Con: Chinese Consumer Market Probably Worse Than You Think
One of the biggest headwinds facing Chinese stocks is that you don’t really know what you’re getting. China has always played fast and loose with their economic figures. Subsequently, more than a few analysts have raised questions about Alibaba’s accounting practices.
Even BABA stock isn’t what you think it is. As InvestorPlace contributor Will Healy and many others have brought up, BABA is actually a share in a Cayman Islands-based holding company. Generally speaking, though, stakeholders have ignored these warning signs because the China narrative is so remarkable.
That could change in the coming years, and maybe a lot sooner than some experts anticipate. Early this year, The New York Times reported that Chinese consumer sentiment slipped noticeably. I really doubt that things changed in half a year: due to China owning the more dependent economy, this prolonged trade war hurts them more than it hurts us.
Bottom Line on BABA Stock
I can appreciate why so many bulls love BABA stock. Essentially, China owns the world’s largest market for anything of importance. To win in business means you must win in China. Naturally, Alibaba benefits from home-field advantage.

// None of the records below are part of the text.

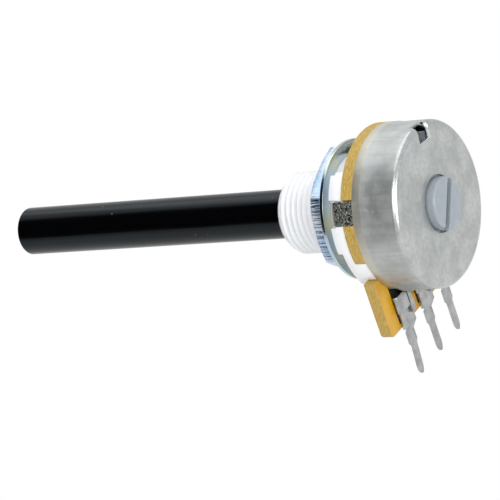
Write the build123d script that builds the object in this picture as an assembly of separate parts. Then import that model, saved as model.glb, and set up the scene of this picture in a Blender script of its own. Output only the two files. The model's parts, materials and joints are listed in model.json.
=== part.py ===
from build123d import *
from math import asin, cos, degrees, radians, sin
import os

# Panel-mount rotary potentiometer, in millimetres, +Z up.
# The shaft lies along Y and points to -Y. The origin is on the shaft axis, in the face of the
# housing that seats on a panel. Angles are measured in the XZ plane, from +X towards +Z.

# Shaft and threaded bush
SHAFT_RADIUS = 3.0
SHAFT_LENGTH = 50.0          # from the panel seat to the tip
SHAFT_TIP_ROUND = 0.25
JOURNAL_RADIUS = 2.8         # where the shaft turns in the bush
JOURNAL_END_Y = 1.45
SPIGOT_RADIUS = 2.4
SPIGOT_FLATS = 3.6
SPIGOT_END_Y = 6.4
BUSH_RADIUS = 5.0            # M10 x 0.75, over the crests
BUSH_LENGTH = 9.25
BUSH_NOSE_RADIUS = 4.15
BUSH_NOSE_LENGTH = 1.0
RUNNING_GAP = 0.05

# Housing behind the panel seat
BOSS_RADIUS = 6.8
FLANGE_FRONT_Y = 2.4
FLANGE_RADIUS = 8.7
WING_RADIUS = 10.05
WING_INNER_RADIUS = 8.2
WING_ANGLES = (-36.0, 53.0)
LUG_FRONT_Y = 1.8
LUG_ANGLES = ((-4.5, 14.5), (33.5, 51.0))
BLOCK_ANGLES = (-30.5, -13.5)
BLOCK_INNER_RADIUS = 9.2
BLOCK_NOTCH_MARGINS = (4.0, 0.7)
RECESS_RADIUS = 4.6
RECESS_FRONT_Y = 1.65

# Nut and washer
NUT_ACROSS_FLATS = 14.0
NUT_THICKNESS = 2.0
NUT_CORNER_ANGLE = 38.0
NUT_CHAMFER_RADIUS = 7.35
NUT_CHAMFER_DEPTH = 0.4
NUT_BORE_GAP = 0.02
WASHER_RADIUS = 8.5
WASHER_BORE_RADIUS = 5.15
WASHER_THICKNESS = 0.5

# Track board
BOARD_FRONT_Y = 3.55
BOARD_THICKNESS = 1.5
BOARD_RADIUS = 10.15
BOARD_HOLE_RADIUS = 4.4
TONGUE_HALF_WIDTH = 9.65
TONGUE_TOP_Z = -5.2
TONGUE_BOTTOM_Z = -12.6
TONGUE_CORNER = 0.4
PRINT_THICKNESS = 0.05
TRACK_RADII = (6.7, 8.5)
TRACK_ANGLES = (-54.0, 252.0)
COLLECTOR_RADII = (4.6, 5.8)
TRACK_LEADS = ((4.0, 7.3), (-5.0, -2.7))
COLLECTOR_LEAD = (0.0, 2.3)
LEAD_BOTTOM_Z = -12.0
LEAD_OVERLAP = 0.9           # how far the leads run up into the ends of the track

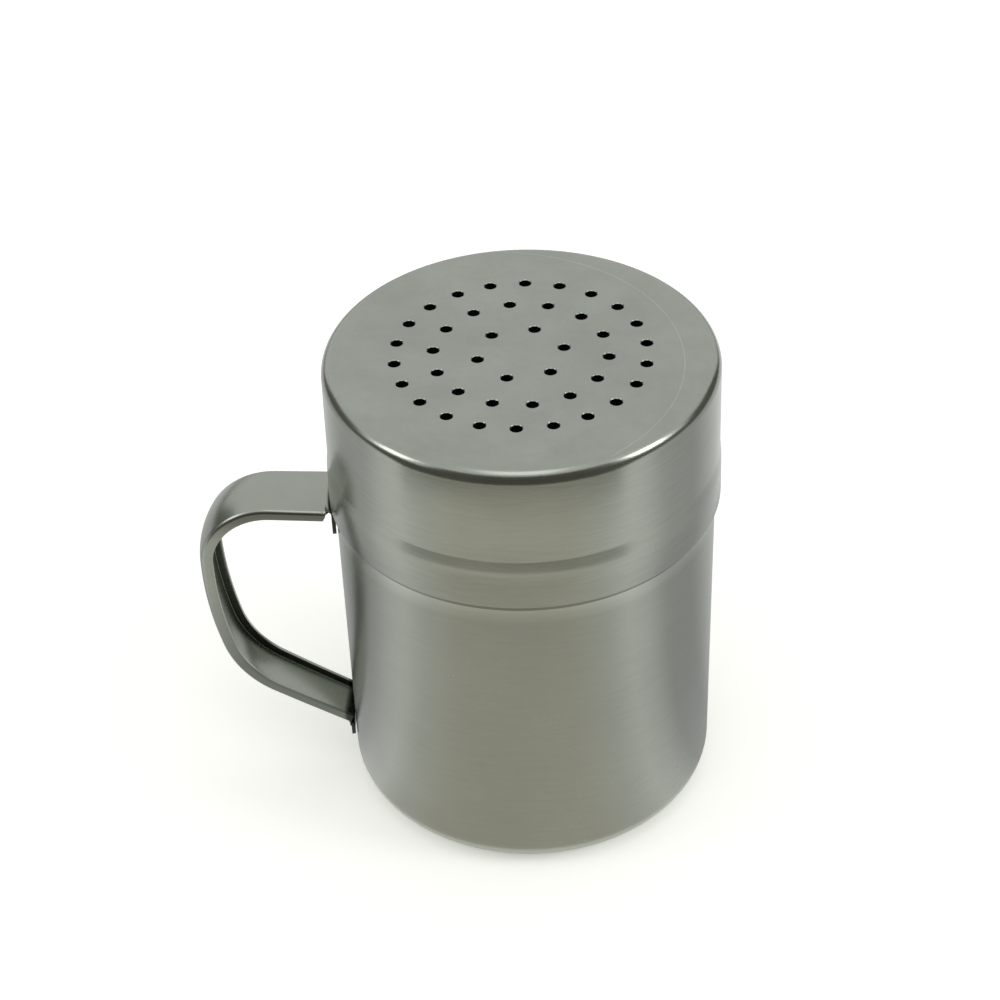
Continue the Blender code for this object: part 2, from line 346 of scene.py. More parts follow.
def sheet_mesh(name, rows):
    """A mesh of four-sided faces between rows of points."""
    bm = bmesh.new()
    rows = [[bm.verts.new(point) for point in row] for row in rows]
    for row, after in zip(rows, rows[1:]):
        for i in range(len(row) - 1):
            bm.faces.new((row[i], row[i + 1], after[i + 1], after[i]))
    mesh = bpy.data.meshes.new(name)
    bm.to_mesh(mesh)
    bm.free()
    return mesh


def profile_object(name, profile):
    """An object that holds an open profile as edges in the XZ plane."""
    mesh = bpy.data.meshes.new(name)
    edges = [(i, i + 1) for i in range(len(profile) - 1)]
    mesh.from_pydata([(radius, 0, height) for radius, height in profile], edges, [])
    return add_object(name, mesh)


def plain_mesh(obj):
    """Takes the evaluated mesh into a plain one and drops the modifiers."""
    bpy.context.view_layer.update()
    evaluated = obj.evaluated_get(bpy.context.evaluated_depsgraph_get())
    mesh = bpy.data.meshes.new_from_object(evaluated)
    mesh.name = obj.name
    obj.modifiers.clear()
    obj.data = mesh


def shade(obj):
    """Shades smooth, apart from the sharp edges."""
    obj.data.shade_smooth()
    obj.data.set_sharp_from_angle(angle=SMOOTH_ANGLE)


def socket_values(obj, tree, values):
    """Adds a Geometry Nodes modifier and sets its inputs by their identifiers."""
    modifier = obj.modifiers.new(tree.name, "NODES")
    modifier.node_group = tree
    for item in tree.interface.items_tree:
        if item.name in values:
            modifier[item.identifier] = values[item.name]


def new_tree(name, sockets, result):
    """An empty Geometry Nodes tree with its named inputs, given by kind, and its named result."""
    tree = bpy.data.node_groups.new(name, "GeometryNodeTree")
    for kind, names in sockets:
        for socket in names:
            tree.interface.new_socket(socket, in_out="INPUT", socket_type="NodeSocket" + kind)
    tree.interface.new_socket(result, in_out="OUTPUT", socket_type="NodeSocketGeometry")
    return tree


def end_tree(tree, geometry, steel):
    """Ends a tree: its instances are made real, and the result gets its material."""
    real = add_node(tree, "GeometryNodeRealizeInstances", {0: geometry}).outputs[0]
    finished = add_node(tree, "GeometryNodeSetMaterial", {"Geometry": real, "Material": steel})
    add_node(tree, "NodeGroupOutput", {0: finished.outputs[0]})
    return tree


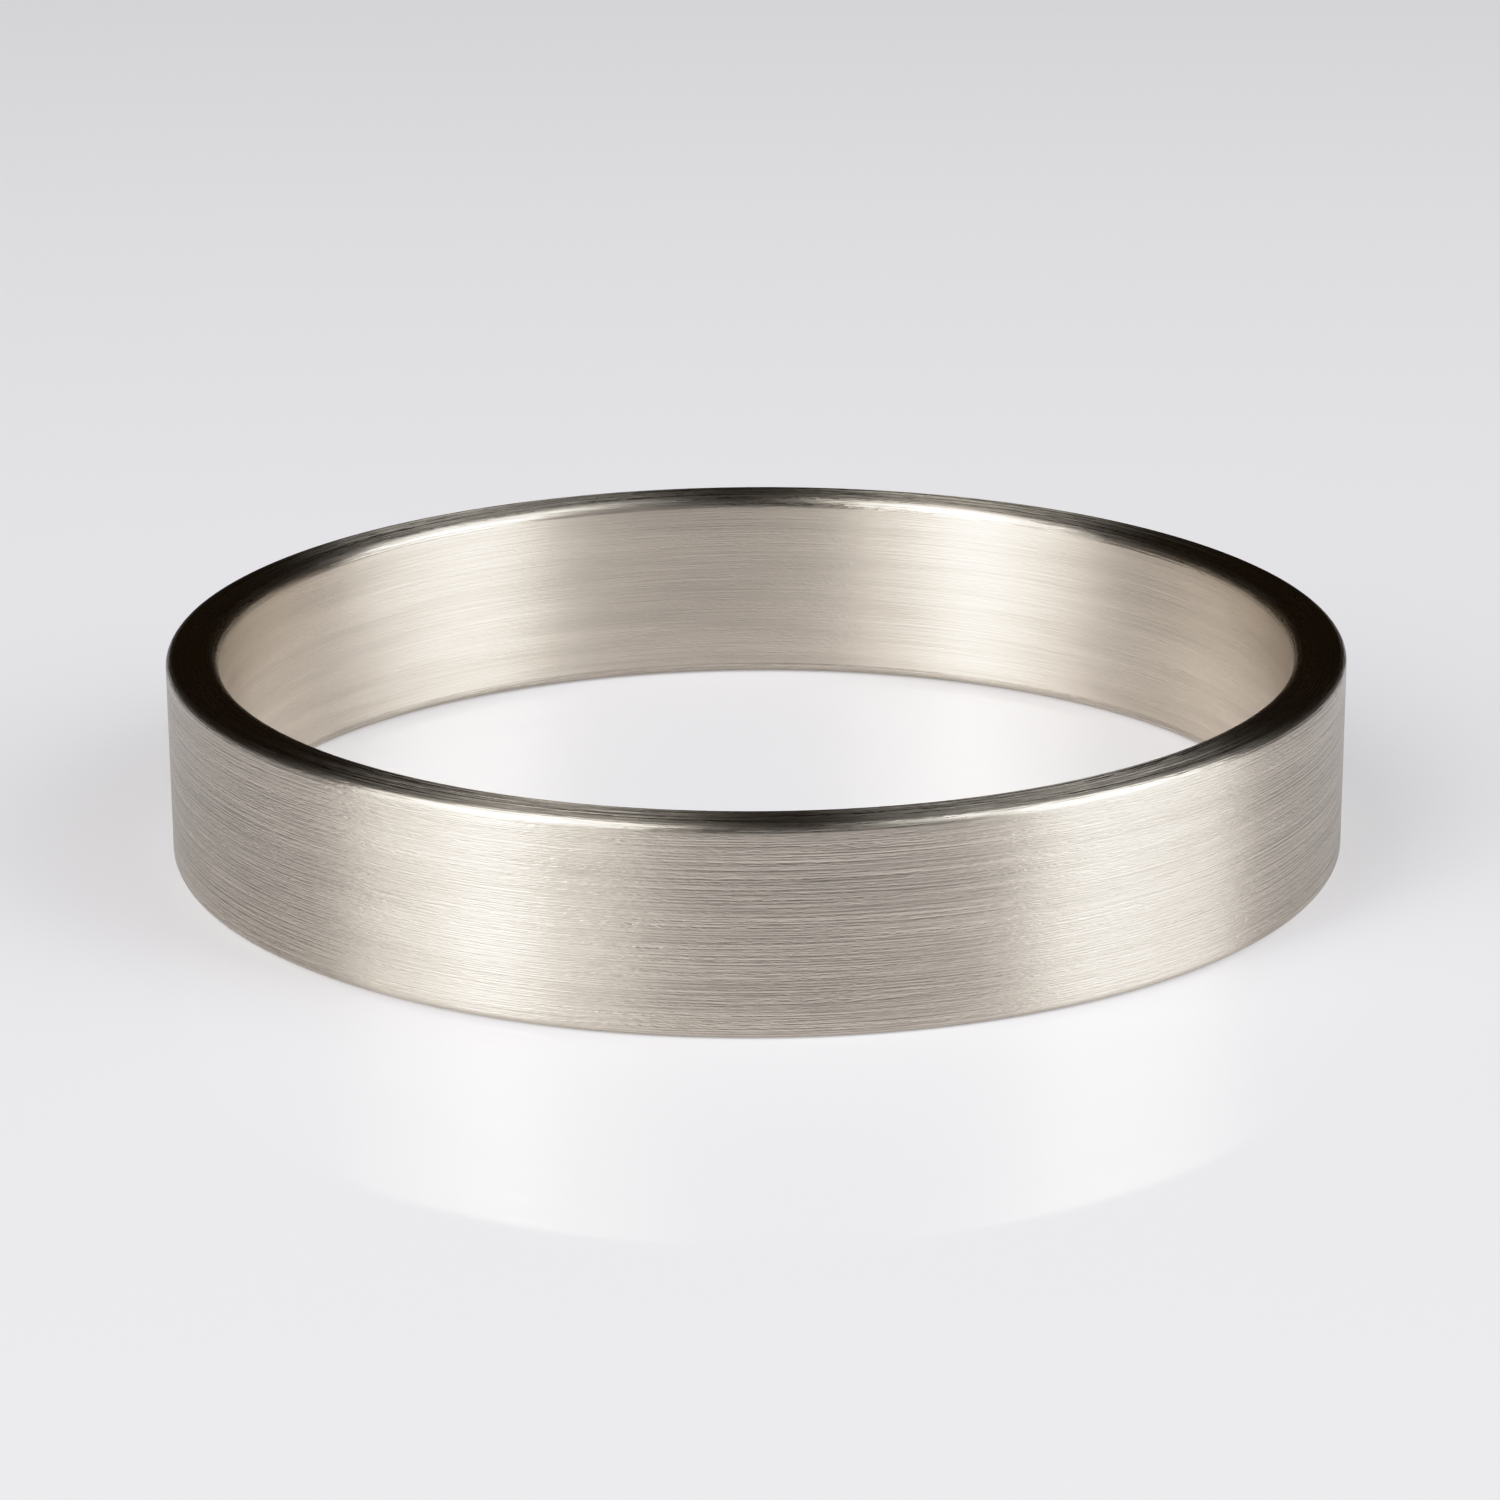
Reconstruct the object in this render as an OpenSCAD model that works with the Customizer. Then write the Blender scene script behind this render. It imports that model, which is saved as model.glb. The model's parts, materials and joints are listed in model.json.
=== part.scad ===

However, the trade war represents a paradigm shift in how the U.S. and others approach this Asian juggernaut. In many ways, President Trump exposed the dirty underpinnings of Alibaba stock. And that’s why I think investors should cool off on shares until at least the geopolitical headwind is gone.
As of this writing, Josh Enomoto did not hold a position in any of the aforementioned securities.